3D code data
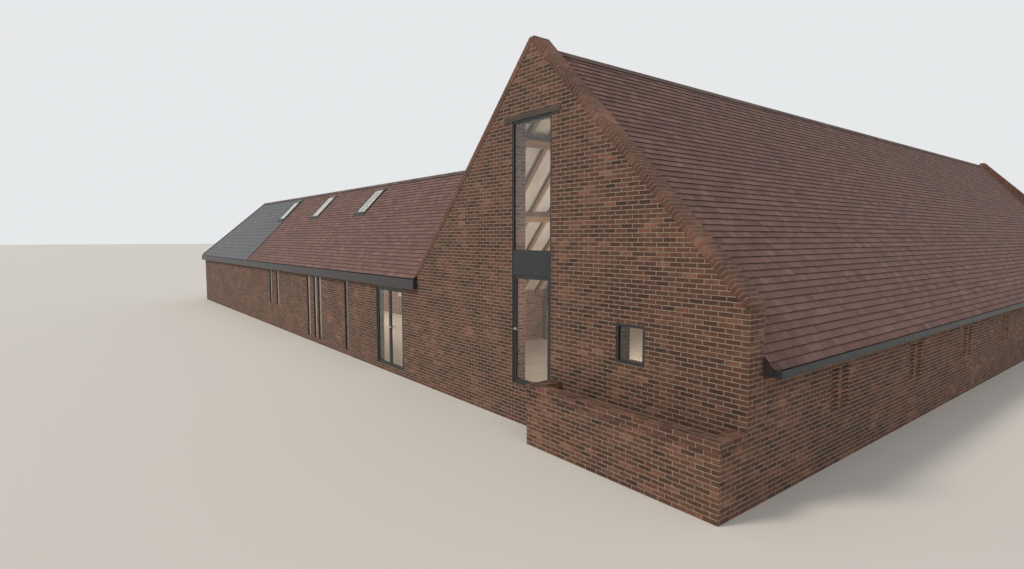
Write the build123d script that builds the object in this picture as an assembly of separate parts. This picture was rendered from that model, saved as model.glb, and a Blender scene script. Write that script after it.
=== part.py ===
"""Brick barn with a glazed gable and a long lower wing, in millimetres.

The barn's ridge runs along Y over X = 0, and its front gable stands in the plane Y = 0.
The wing runs off to the left (towards -X), its front wall flush with the gable.
Z = 0 is the level ground that every wall stands on.
"""
from build123d import *
import os
from math import atan, cos, hypot, sin

# Barn: walls and floor
barn_width = 8480            # over the outer faces of the side walls
barn_length = 28200          # over the outer faces of the two gables
wall_t = 340                 # one and a half bricks
floor_z = 750                # top of the barn's floor above the ground
floor_t = 150

# Barn: gables with raised brick copings
kneeler_rise = 860           # top of the coping at the outer corner, above the roof's edge
rake_rise = 210              # where the two rakes of the coping would meet, above the roof's ridge
apex_flat = 120              # width of the blunt top
coping_t = 110               # bricks laid on edge, square to the rake
coping_proud = 8             # beyond the gable's outer face

# Barn: roof
eaves_out = 130              # roof edge beyond the side wall's face
eaves_z = 1850               # upper face of the roof at its lower edge
ridge_z = 6900               # upper face of the roof at the ridge
roof_t = 180                 # tiles' bed, boarding, rafters and plaster
ridge_tile_w = 220           # one side of the ridge capping, along the slope
ridge_tile_t = 28

# Barn: tall opening in the front gable
slot_x = -20
slot_w = 1100
door_h = 2115                # doorway's clear height
spandrel_h = 380
slot_top_drop = 1242         # from the ridge down to the lintel's underside
lintel_h = 100
lintel_bearing = 220
lintel_proud = 15

# Frames and glass, all flush with the outer wall faces
frame_w = 45
slit_frame_w = 25
frame_d = 60
frame_set = 8                # frame's face behind the wall's face
pane_t = 24
leaf_t = 50
leaf_stile = 56
leaf_bottom_rail = 80
leaf_gap = 6                 # running clearance round a leaf
floor_gap = 10               # clearance under a leaf
hinge_r = 8                  # knuckle of a lift-off hinge
hinge_h = 100
hinge_plate_w = 30
hinge_plate_t = 2.5
knuckle_gap = 1
lever_h = 1050               # lever handle above the floor
lever_length = 120
lever_out = 40               # from the leaf's face to the lever's near face
lever_t = 12
lever_w = 20
rose_r = 26
rose_t = 10
neck_r = 9

# Small window in the front gable
small_x = 2315
small_w = 560
small_sill_z = 1587
small_h = 621

# Brick ventilation slots in the side walls
vent_first_y = 2700
vent_pitch = 3300
vent_columns = 2
vent_hole_w = 250
vent_post_w = 110
vent_base_z = 828
vent_course = 69             # one course of brick
vent_web = 36
vent_holes = 10              # in each column of a group

# Barn: rafters, purlins and timber trusses
rafter_first_y = 720
rafter_pitch = 550
rafter_w = 100
rafter_d = 65                # below the plaster
purlin_d = 150
purlin_w = 160
purlin_at = (0.46, 0.775)    # upper edges, from eaves to ridge
truss_bays = 8
timber_t = 150               # thickness of truss members, along the barn
principal_d = 220
tie_z = 3950                 # underside of the raised tie
tie_d = 200
collar_z = 5050
collar_d = 160
brace_d = 130
post_w = 180

# Planter against the gable
planter_x0 = 600
planter_depth = 600
planter_t = 215
planter_z = 1035
planter_rim_h = 102         # bricks on edge along the top
planter_rim_out = 10

# Wing
wing_end_x = 28950           # distance of the end wall's face from the ridge line
wing_depth = 5300
wing_wall_t = 240
wing_floor_z = 150
wing_head_z = 2250           # head of the openings, under the timber wall heads
wing_eaves_out = 110
wing_eaves_z = 2525
wing_ridge_z = 5442
wing_roof_t = 150
wing_gutter_h = 238
eaves_nose = 60              # roof's bed carried out over the gutter
bed_t = 30
slate_x = 19470              # joint between tiles and slates, from the ridge line
hip_out = 400                # roof's overhang past the end wall
hip_run = 3000               # plan length of the hipped end
lead_w = 120                 # lead on each side of a hip
lead_t = 25
lead_joint = 2               # between the two hips' leads at the ridge
verge_w = 100                # lead strip where the slates meet the tiles

# Wing: openings
wing_door_x = 5742
wing_door_w = 1550
slit_w = 280
tall_slits = (8575, 10810, 11230, 11865)
short_slits = (15390, 16290)
short_sill_z = 897
rear_windows = (9000, 14500, 20000)
rear_window_w = 1200
rear_sill_z = 966
roof_windows = (11150, 15650, 20030)
roof_window_w = 840
roof_window_l = 1220
roof_window_low = 0.623      # lower edge, as a share of the way up the slope
roof_window_frame = 70
roof_window_proud = 45
roof_window_cut = 200        # how far the opening is cut to each side of the slope

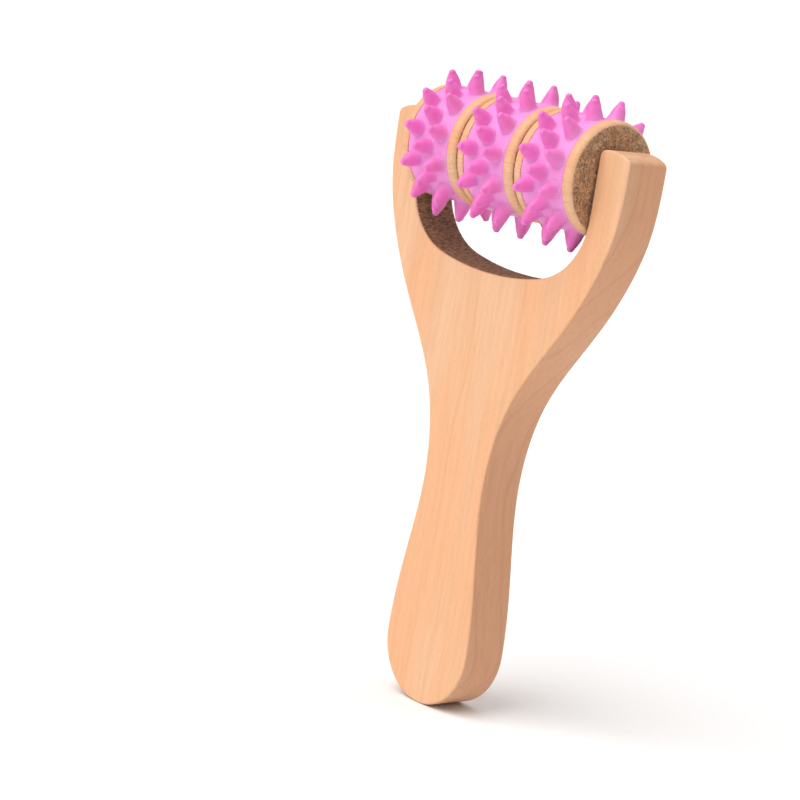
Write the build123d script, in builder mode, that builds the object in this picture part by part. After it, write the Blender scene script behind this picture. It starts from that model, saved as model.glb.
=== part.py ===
from build123d import *
import os

# Wooden roller massager: a beech fork with a paddle handle, and three beech spools that
# turn on one dowel across the fork, each spool wearing a soft ring of rounded spikes.
# It stands upright: +Z runs from the round end of the handle to the rollers, X runs from
# arm to arm along the dowel, and the front face of the board looks along -Y.
# Lengths are millimetres and angles are degrees.

# ---- driving dimensions ----
overall_length = 155.0  # handle end to the highest spike tip
overall_width = 80.0  # across both arms
board_thickness = 12.8
edge_round = 0.55  # rounding of the board's front and back edges

handle_end_half_width = 14.35
handle_end_height = 15.2  # where the elliptical end is widest
neck_half_width = 10.4
neck_height = 55.4

throat_half_width = 30.05  # the rollers run between the arms' inner faces
throat_bottom = 108.3  # height of the lowest point of the throat
throat_wall_foot_height = 114.8
throat_bottom_radius = 70.0
throat_corner_radius = 17.0
arm_outer_top = 141.9  # height of the arm's outer top corner
arm_inner_top = 143.2  # height of the arm's inner top corner
arm_crown = 143.7  # highest point of the arm's domed top
arm_corner_round = 1.6

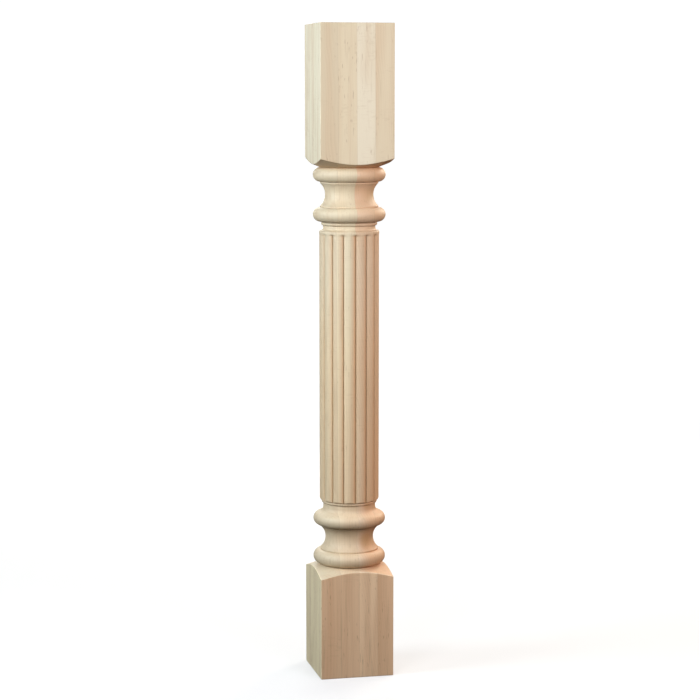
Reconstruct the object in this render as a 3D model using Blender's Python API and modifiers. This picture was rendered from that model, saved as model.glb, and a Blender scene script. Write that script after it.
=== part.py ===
"""Turned newel post with a reeded shaft between two square blocks.

The post is one piece of maple, turned from a square blank: the blank is crossed with
the turning, which leaves the square blocks with an arch on each face where the round
shoulders run out, and the reeds are then cut along the shaft. Metres, +Z up, front
face towards -Y, origin at the middle of the underside.
"""
import math

import bpy
import bmesh

# Square blank
post_height = 0.889
block_width = 0.1016
arris = 0.0007

# Square blocks, each measured along its corners
lower_block_height = 0.1386
upper_block_height = 0.1796
shoulder_slope = 0.39

# Rings and coves, the same in both sets
ring_diameter = 0.0990
ring_height = 0.0196
cove_diameter = 0.0658
cove_height = 0.0306
fillet_diameter = 0.0794
fillet_height = 0.0019

# Flare, neck and bead between the lower rings and the shaft
flared_ring_height = 0.0180
flare_angle = math.radians(65)
flare_radius = 0.0065
lower_neck_diameter = 0.0718
lower_neck_height = 0.0054
bead_diameter = 0.0760
bead_height = 0.0044

# Shaft with a rounded foot, a rounded plain collar and a hollow neck above it
shaft_diameter = 0.0820
foot_round = 0.0028
collar_height = 0.0040
collar_round = 0.0022
hollow_height = 0.0035
upper_neck_diameter = 0.0714
upper_neck_height = 0.0038

# Reeds
reed_count = 15
reed_inset = 0.0003
reed_depth = 0.0022
reed_run_out = 0.0020

# Facets
turning_steps = 56
ring_facets = 8
cove_facets = 6
flare_facets = 3
hollow_facets = 3
foot_facets = 3
collar_facets = 3
bead_facets = 5
reed_facets = 8

# Edges sharper than this stay crisp, and the rest are shaded smooth
crisp_angle = math.radians(40)

# Room that the cutting shapes keep beyond the wood
clearance = 0.006

maple_color = (0.76, 0.61, 0.43, 1.0)
maple_roughness = 0.6


def arc(centre_radius, centre_height, radius, start, end, facets):
    """Points (radius, height) along an arc of the profile, angles from straight out."""
    points = []
    for index in range(facets + 1):
        angle = start + (end - start) * index / facets
        points.append((centre_radius + radius * math.cos(angle),
                       centre_height + radius * math.sin(angle)))
    return points


def crease_turn(height):
    """Angle at which a half-round of this height meets the fillet beside it."""
    core = (ring_diameter - height) / 2
    return math.acos((fillet_diameter / 2 - core) / (height / 2))


def ring(low):
    """Half-round ring from the crease at its foot to the one on top, and its top."""
    bulge = ring_height / 2
    turn = crease_turn(ring_height)
    rise = bulge * math.sin(turn)
    points = arc(ring_diameter / 2 - bulge, low + rise, bulge, -turn, turn, ring_facets)
    return points, low + 2 * rise


def cove(low):
    """Hollow between two fillets, from the foot of the lower one, and its top."""
    lip = fillet_diameter / 2
    depth = lip - cove_diameter / 2
    radius = (cove_height ** 2 / 4 + depth ** 2) / (2 * depth)
    turn = math.asin(cove_height / 2 / radius)
    middle = low + fillet_height + cove_height / 2
    hollow = arc(cove_diameter / 2 + radius, middle, radius,
                 math.pi + turn, math.pi - turn, cove_facets)
    top = low + 2 * fillet_height + cove_height
    return hollow, top


def bead(low):
    """Small half-round bead that stands out to the bead diameter."""
    bulge = bead_height / 2
    return arc(bead_diameter / 2 - bulge, low + bulge, bulge,
               -math.pi / 2, math.pi / 2, bead_facets)


def flare(low):
    """Ring whose top sweeps up into the neck, and the height where the neck starts."""
    bulge = flared_ring_height / 2
    core = ring_diameter / 2 - bulge
    turn = crease_turn(flared_ring_height)
    middle = low + bulge * math.sin(turn)
    swell = arc(core, middle, bulge, -turn, flare_angle, ring_facets - 2)
    neck = lower_neck_diameter / 2
    swell_end = core + bulge * math.cos(flare_angle)
    sweep_start = neck + flare_radius * (1 - math.cos(flare_angle))
    slope_rise = (swell_end - sweep_start) / math.tan(flare_angle)
    sweep_middle = (middle + bulge * math.sin(flare_angle) + slope_rise
                    + flare_radius * math.sin(flare_angle))
    sweep = arc(neck + flare_radius, sweep_middle, flare_radius,
                math.pi + flare_angle, math.pi, flare_facets)
    return swell + sweep, sweep_middle


def turned_profile():
    """Profile from the underside to the top, and the heights that the reeds need."""
    outside = block_width / math.sqrt(2) + clearance
    corner = block_width / math.sqrt(2)
    seat = fillet_diameter / 2
    shoulder = (corner - seat) * shoulder_slope
    spread = (outside - corner) * shoulder_slope

    # Lower set, from the lower block up to the foot of the shaft
    lower_edge = lower_block_height
    points = [(0, -clearance), (outside, -clearance), (outside, lower_edge - spread)]
    lower_ring, level = ring(lower_edge + shoulder)
    points += lower_ring
    hollow, level = cove(level)
    points += hollow
    swelling, level = flare(level)
    points += swelling
    bead_low = level + lower_neck_height
    points.append((lower_neck_diameter / 2, bead_low))
    points += bead(bead_low)
    foot = bead_low + bead_height
    shaft = shaft_diameter / 2
    points += arc(shaft - foot_round, foot + foot_round, foot_round, -math.pi / 2, 0,
                  foot_facets)

    # Upper set, worked out from the upper block down to the head of the shaft
    upper_edge = post_height - upper_block_height
    top_ring_low = upper_edge - shoulder - ring(0)[1]
    upper_ring_low = top_ring_low - cove(0)[1] - ring(0)[1]
    upper_bead_low = upper_ring_low - bead_height
    hollow_high = upper_bead_low - upper_neck_height
    shaft_high = hollow_high - hollow_height

    collar_top = shaft - collar_round
    points += arc(collar_top, shaft_high - collar_round, collar_round, 0, math.pi / 2,
                  collar_facets)
    neck = upper_neck_diameter / 2
    depth = collar_top - neck
    sweep = (hollow_height ** 2 + depth ** 2) / (2 * depth)
    turn = math.asin(hollow_height / sweep)
    points += arc(neck + sweep, hollow_high, sweep, math.pi + turn, math.pi,
                  hollow_facets)[1:]
    points.append((neck, upper_bead_low))
    points += bead(upper_bead_low)
    points += ring(upper_ring_low)[0]
    points += cove(upper_ring_low + ring(0)[1])[0]
    points += ring(top_ring_low)[0]
    points += [(outside, upper_edge + spread), (outside, post_height + clearance),
               (0, post_height + clearance)]
    return points, foot, shaft_high - collar_height


def new_collection(name):
    collection = bpy.data.collections.new(name)
    bpy.context.scene.collection.children.link(collection)
    return collection


def new_object(name, mesh, collection):
    thing = bpy.data.objects.new(name, mesh)
    collection.objects.link(thing)
    return thing


def as_cutter(thing):
    thing.hide_render = True
    thing.display_type = 'WIRE'
    return thing


def square_blank(collection):
    """Square length of maple with its edges eased."""
    bpy.ops.mesh.primitive_cube_add(size=1, location=(0, 0, post_height / 2))
    blank = bpy.context.active_object
    blank.name = "newel_post"
    blank.scale = (block_width, block_width, post_height)
    bpy.ops.object.transform_apply(location=True, rotation=False, scale=True)
    for holder in list(blank.users_collection):
        holder.objects.unlink(blank)
    collection.objects.link(blank)
    eased = blank.modifiers.new("eased edges", 'BEVEL')
    eased.width = arris
    eased.segments = 1
    eased.limit_method = 'ANGLE'
    return blank


def turning(points, collection):
    """Solid of revolution that the lathe leaves, from its profile read top to bottom."""
    mesh = bpy.data.meshes.new("turning")
    vertices = [(radius, 0, height) for radius, height in reversed(points)]
    edges = [(index, index + 1) for index in range(len(vertices) - 1)]
    mesh.from_pydata(vertices, edges, [])
    solid = as_cutter(new_object("turning", mesh, collection))
    screw = solid.modifiers.new("turned", 'SCREW')
    screw.axis = 'Z'
    screw.steps = turning_steps
    screw.render_steps = turning_steps
    screw.use_merge_vertices = True
    screw.merge_threshold = 0.00001
    return solid


def reed_section(crest, root):
    """Points (x, y) round the shaft: convex reeds, with one groove facing the front."""
    half_angle = math.pi / reed_count
    groove_out = root * math.cos(half_angle)
    groove_side = root * math.sin(half_angle)
    rise = crest - groove_out
    radius = (rise ** 2 + groove_side ** 2) / (2 * rise)
    reach = math.atan2(groove_side, groove_out - (crest - radius))
    section = []
    for reed in range(reed_count):
        crest_angle = half_angle * (2 * reed + 1) - math.pi / 2
        for facet in range(reed_facets):
            angle = reach * (2 * facet / reed_facets - 1)
            out = crest - radius + radius * math.cos(angle)
            side = radius * math.sin(angle)
            section.append((out * math.cos(crest_angle) - side * math.sin(crest_angle),
                            out * math.sin(crest_angle) + side * math.cos(crest_angle)))
    return section


def reed_cutter(low, high, collection):
    """Sleeve round the shaft whose inside is the reeded shape, flared at its top."""
    crest = shaft_diameter / 2 - reed_inset
    root = shaft_diameter / 2 - reed_depth
    outside = shaft_diameter / 2 + clearance
    section = reed_section(crest, root)

    def loop(points, height):
        return [shape.verts.new((x, y, height)) for x, y in points]

    def circle(radius):
        return [(radius * x / math.hypot(x, y), radius * y / math.hypot(x, y))
                for x, y in section]

    shape = bmesh.new()
    loops = [loop(section, low), loop(section, high - reed_run_out),
             loop(circle(crest + 2 * reed_inset), high), loop(circle(outside), high),
             loop(circle(outside), low)]
    count = len(section)
    for inner, outer in zip(loops, loops[1:] + loops[:1]):
        for index in range(count):
            following = (index + 1) % count
            shape.faces.new((inner[index], outer[index], outer[following], inner[following]))
    bmesh.ops.recalc_face_normals(shape, faces=shape.faces)
    mesh = bpy.data.meshes.new("reed_cutter")
    shape.to_mesh(mesh)
    shape.free()
    return as_cutter(new_object("reed_cutter", mesh, collection))


def maple():
    material = bpy.data.materials.new("maple")
    material.use_nodes = True
    shader = material.node_tree.nodes["Principled BSDF"]
    shader.inputs["Base Color"].default_value = maple_color
    shader.inputs["Roughness"].default_value = maple_roughness
    shader.inputs["Metallic"].default_value = 0.0
    material.diffuse_color = maple_color
    return material


def shape_with(blank, name, operation, tool):
    cut = blank.modifiers.new(name, 'BOOLEAN')
    cut.operation = operation
    cut.solver = 'EXACT'
    cut.object = tool


def shade(post):
    """Keep the shape that the cuts leave, with its round stretches shaded smooth."""
    graph = bpy.context.evaluated_depsgraph_get()
    mesh = bpy.data.meshes.new_from_object(post.evaluated_get(graph))
    post.modifiers.clear()
    post.data = mesh
    mesh.shade_smooth()
    mesh.set_sharp_from_angle(angle=crisp_angle)


def main():
    for thing in list(bpy.data.objects):
        bpy.data.objects.remove(thing, do_unlink=True)
    parts = new_collection("newel post")
    cutters = new_collection("cutters")
    points, reed_low, reed_high = turned_profile()
    post = square_blank(parts)
    shape_with(post, "turned between the blocks", 'INTERSECT', turning(points, cutters))
    shape_with(post, "reeds", 'DIFFERENCE', reed_cutter(reed_low, reed_high, cutters))
    post.data.materials.append(maple())
    shade(post)


main()
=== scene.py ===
import math

import bpy
import numpy as np
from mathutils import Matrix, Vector


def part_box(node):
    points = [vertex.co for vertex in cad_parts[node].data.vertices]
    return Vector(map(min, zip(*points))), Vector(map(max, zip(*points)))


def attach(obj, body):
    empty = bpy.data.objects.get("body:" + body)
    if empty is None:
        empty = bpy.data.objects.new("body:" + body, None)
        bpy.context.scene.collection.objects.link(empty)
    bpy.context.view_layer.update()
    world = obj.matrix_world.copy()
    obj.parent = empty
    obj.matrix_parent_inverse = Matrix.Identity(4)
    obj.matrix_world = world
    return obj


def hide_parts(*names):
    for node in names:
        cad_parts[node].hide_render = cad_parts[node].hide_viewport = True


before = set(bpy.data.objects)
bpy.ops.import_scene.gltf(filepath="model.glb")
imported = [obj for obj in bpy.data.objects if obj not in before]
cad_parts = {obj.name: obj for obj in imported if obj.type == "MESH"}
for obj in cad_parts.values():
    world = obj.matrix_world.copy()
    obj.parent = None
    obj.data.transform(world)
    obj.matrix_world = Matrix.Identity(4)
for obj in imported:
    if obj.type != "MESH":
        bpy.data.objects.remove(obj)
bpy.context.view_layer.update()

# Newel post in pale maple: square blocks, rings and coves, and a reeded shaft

postLow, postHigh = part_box("newel_post")
print("frame loaded")

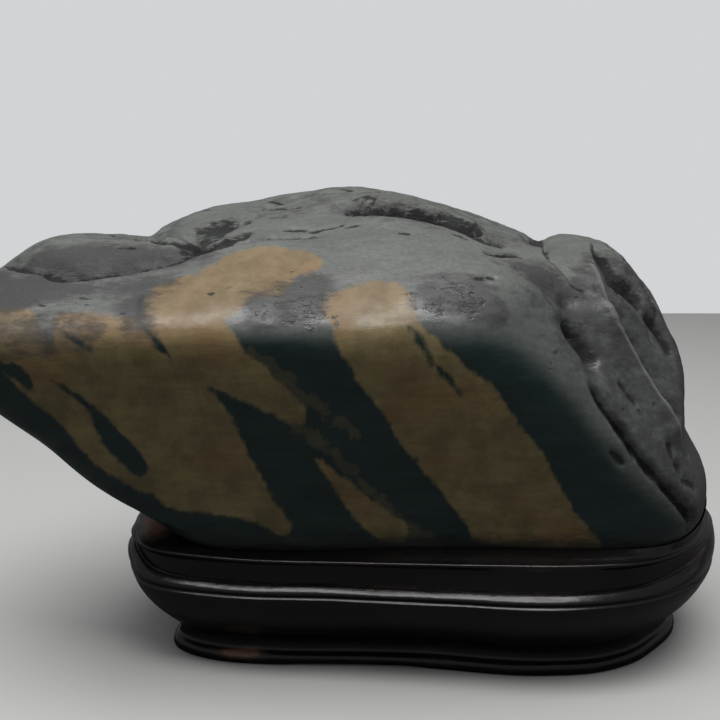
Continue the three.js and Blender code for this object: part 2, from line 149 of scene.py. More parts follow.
def nearest_on(curve, points):
    """Distance and offset of each point from the nearest place on a curve of straight runs, and how far
    along the curve that is, from 0 to 1."""
    distance = np.full(len(points), np.inf)
    offset = np.zeros_like(points)
    along = np.zeros(len(points))
    for index, (start, end) in enumerate(zip(curve, curve[1:])):
        run = end - start
        share = np.clip((points - start) @ run / (run @ run), 0, 1)
        rise = points - start - share[:, None] * run
        length = np.linalg.norm(rise, axis=1)
        nearer = length < distance
        distance[nearer] = length[nearer]
        offset[nearer] = rise[nearer]
        along[nearer] = (index + share[nearer]) / (len(curve) - 1)
    return distance, offset, along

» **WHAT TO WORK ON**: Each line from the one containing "Write the build123d script, in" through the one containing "# Lengths are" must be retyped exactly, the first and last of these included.

» **OUTPUT**:
Write the build123d script, in builder mode, that builds the object in this picture part by part. After it, write the Blender scene script behind this picture. It starts from that model, saved as model.glb.
=== part.py ===
from build123d import *
import os

# Wooden roller massager: a beech fork with a paddle handle, and three beech spools that
# turn on one dowel across the fork, each spool wearing a soft ring of rounded spikes.
# It stands upright: +Z runs from the round end of the handle to the rollers, X runs from
# arm to arm along the dowel, and the front face of the board looks along -Y.
# Lengths are millimetres and angles are degrees.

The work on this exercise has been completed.